Tuesday, May 22, 2012

Ps. 46.16 (a new land, a new mother)

“Your sons / shall replace / your fathers – you / will make them / princes / over the whole land.” In our previous reflection we noted how the procession into the king’s palace moved in a very different fashion than the initial call to the princess to ‘forget her people and her father’s house.’ Whereas before the princess needed to be coaxed to shroud her previous associations in forgetfulness, once she enters the king’s presence her movement is one of pure “joy and celebration”. Here, there is no hint of sadness but an inexorable movement forward, from the containment in her father’s house to the containment in the “king’s palace”. Here, that same movement forward is experienced and her ‘father’ is now not ‘to be forgotten’ but actually replaced. Presence (of sons) now substitutes for her previous absence. In the union of the king and queen these ‘third parties/unities’ (these children) will be created whereby the power of the king will spread.
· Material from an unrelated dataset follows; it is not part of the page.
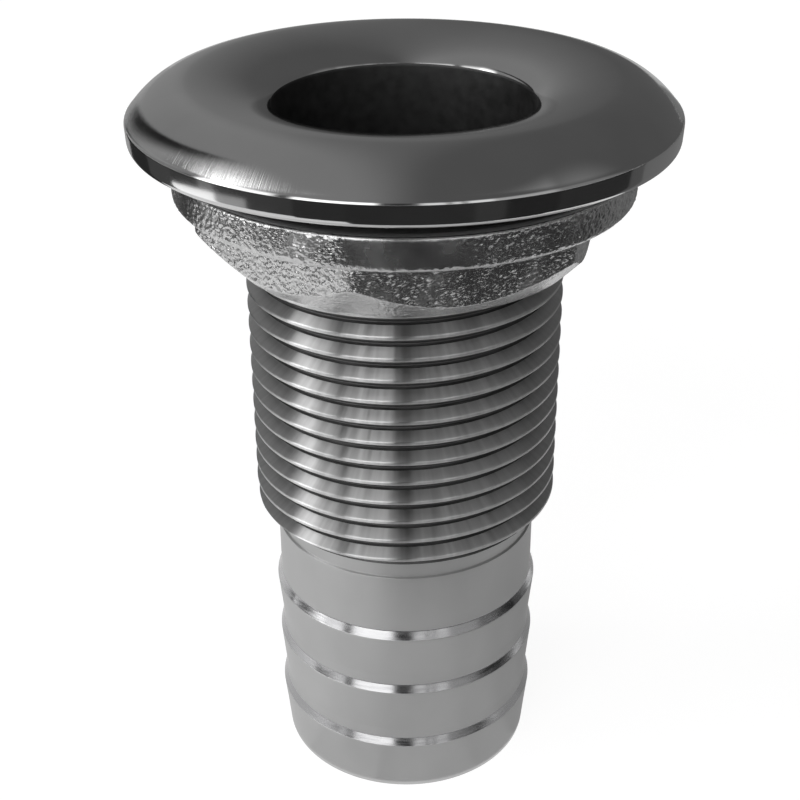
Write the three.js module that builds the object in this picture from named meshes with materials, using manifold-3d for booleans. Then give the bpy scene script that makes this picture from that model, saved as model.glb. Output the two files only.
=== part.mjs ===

Yet, importantly, the psalmist attributes this fruitfulness to her, not the king. “You will make them princes.” Are we to hear here the fact that only God makes kings? This ‘new Eve’ does not give birth to ‘Cain and Abel’. For a moment we see a potential reality of a ‘new creation’ whereby a new family is created that doesn’t suffer from the original exile (or, has been healed of it) and it flows through this ‘new Eve’, the ‘mother of all the living’. She becomes the headwaters to a river that will cover the land, subduing it all so as to open up a new realm whereby she would become the patron to the nations. Just as all of Israel had to be contracted into a single individual, the king, so too did all of Israel’s fruitfulness need to be contracted into this new Eve in order to, through their union, spread anew a family of God. Essential to grasp: this vision of a spreading authority is a familial one. The ties that will bind the land together will those of kinship as they will all begin to trace their source back to this queen who finds her fruitfulness within the ‘containment of the king’s palace’. She could not realize this potentiality, this ‘fruitfulness,’ in her ‘father’s house’; she needed to be transferred into the realm of the king. It is there, and there alone, whereby what is necessary for the ‘whole land’ moves from potentiality to actuality.